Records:
◆ ◆ ◆ ◆ ◆ ◆ ◆
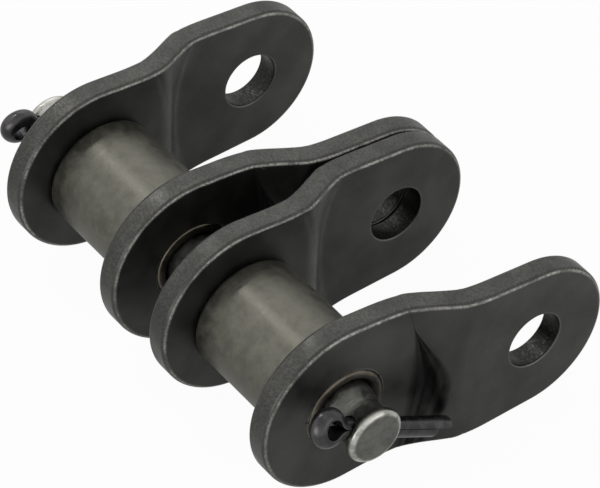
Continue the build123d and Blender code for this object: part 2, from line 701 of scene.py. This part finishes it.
@dataclass(frozen=True)
class TubeSizes:
    """Sizes of a turned tube: length, radii, rounded outer edges and chamfered mouths."""

    length: float
    outer_radius: float
    bore_radius: float
    rounding: float
    chamfer: float


@dataclass
class Tube:
    """A turned tube on the pin axis, centred in its strand."""

    name: str
    body: str
    slot: Slot
    middle: float
    sizes: TubeSizes
    turns: int = 144
    rounding_segments: int = 6

    def build(self, material: Material) -> Object:
        """Build the tube by spinning the section of its wall.

        Args:
            material: its turned finish.

        Returns:
            The tube.
        """
        sizes = self.sizes
        bm = bmesh.new()
        inner, outer = [], []
        for y in (self.middle - sizes.length / 2, self.middle + sizes.length / 2):
            inner.append(bm.verts.new((sizes.bore_radius, y, 0.0)))
            outer.append(bm.verts.new((sizes.outer_radius, y, 0.0)))
        bm.faces.new((inner[0], outer[0], outer[1], inner[1]))
        for corners, size, segments in (
            (outer, sizes.rounding, self.rounding_segments),
            (inner, sizes.chamfer, 1),
        ):
            bmesh.ops.bevel(
                bm,
                geom=corners,
                offset=size,
                offset_type="OFFSET",
                segments=segments,
                profile=0.5,
                affect="VERTICES",
                material=-1,
            )
        bmesh.ops.delete(bm, geom=bm.faces[:], context="FACES_ONLY")
        bmesh.ops.spin(
            bm,
            geom=[*bm.verts, *bm.edges],
            cent=(0.0, 0.0, 0.0),
            axis=PIN_AXIS,
            angle=math.tau,
            steps=self.turns,
            use_merge=True,
        )
        bmesh.ops.remove_doubles(bm, verts=bm.verts, dist=MERGE_MM)
        bmesh.ops.recalc_face_normals(bm, faces=bm.faces)
        return settled(bm, f"{self.name}_look", self.body, material, self.name)


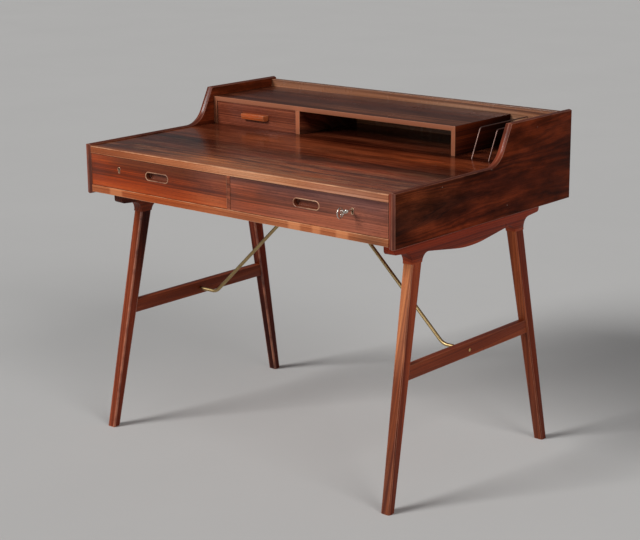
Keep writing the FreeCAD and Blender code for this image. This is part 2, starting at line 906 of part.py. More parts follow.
◆ ◆ ◆ ◆ ◆ ◆ ◆
Recopy the whole listing exactly.

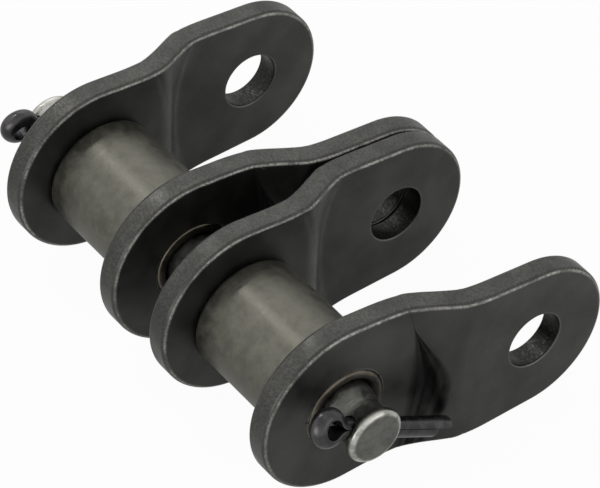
Continue the build123d and Blender code for this object: part 2, from line 701 of scene.py. This part finishes it.
@dataclass(frozen=True)
class TubeSizes:
    """Sizes of a turned tube: length, radii, rounded outer edges and chamfered mouths."""

    length: float
    outer_radius: float
    bore_radius: float
    rounding: float
    chamfer: float


@dataclass
class Tube:
    """A turned tube on the pin axis, centred in its strand."""

    name: str
    body: str
    slot: Slot
    middle: float
    sizes: TubeSizes
    turns: int = 144
    rounding_segments: int = 6

    def build(self, material: Material) -> Object:
        """Build the tube by spinning the section of its wall.

        Args:
            material: its turned finish.

        Returns:
            The tube.
        """
        sizes = self.sizes
        bm = bmesh.new()
        inner, outer = [], []
        for y in (self.middle - sizes.length / 2, self.middle + sizes.length / 2):
            inner.append(bm.verts.new((sizes.bore_radius, y, 0.0)))
            outer.append(bm.verts.new((sizes.outer_radius, y, 0.0)))
        bm.faces.new((inner[0], outer[0], outer[1], inner[1]))
        for corners, size, segments in (
            (outer, sizes.rounding, self.rounding_segments),
            (inner, sizes.chamfer, 1),
        ):
            bmesh.ops.bevel(
                bm,
                geom=corners,
                offset=size,
                offset_type="OFFSET",
                segments=segments,
                profile=0.5,
                affect="VERTICES",
                material=-1,
            )
        bmesh.ops.delete(bm, geom=bm.faces[:], context="FACES_ONLY")
        bmesh.ops.spin(
            bm,
            geom=[*bm.verts, *bm.edges],
            cent=(0.0, 0.0, 0.0),
            axis=PIN_AXIS,
            angle=math.tau,
            steps=self.turns,
            use_merge=True,
        )
        bmesh.ops.remove_doubles(bm, verts=bm.verts, dist=MERGE_MM)
        bmesh.ops.recalc_face_normals(bm, faces=bm.faces)
        return settled(bm, f"{self.name}_look", self.body, material, self.name)


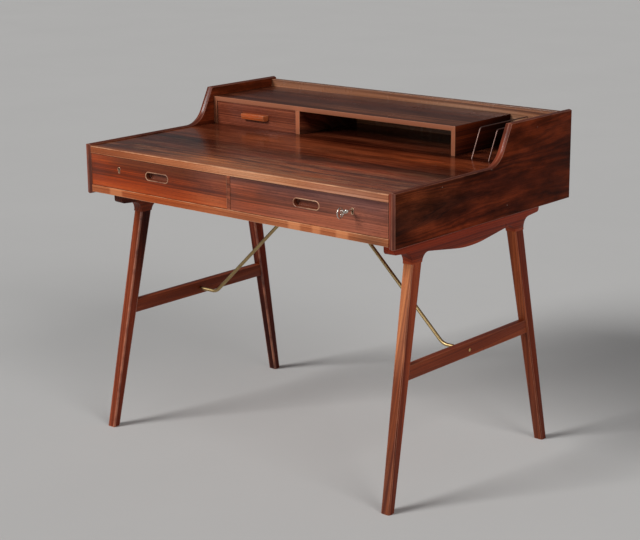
Keep writing the FreeCAD and Blender code for this image. This is part 2, starting at line 906 of part.py. More parts follow.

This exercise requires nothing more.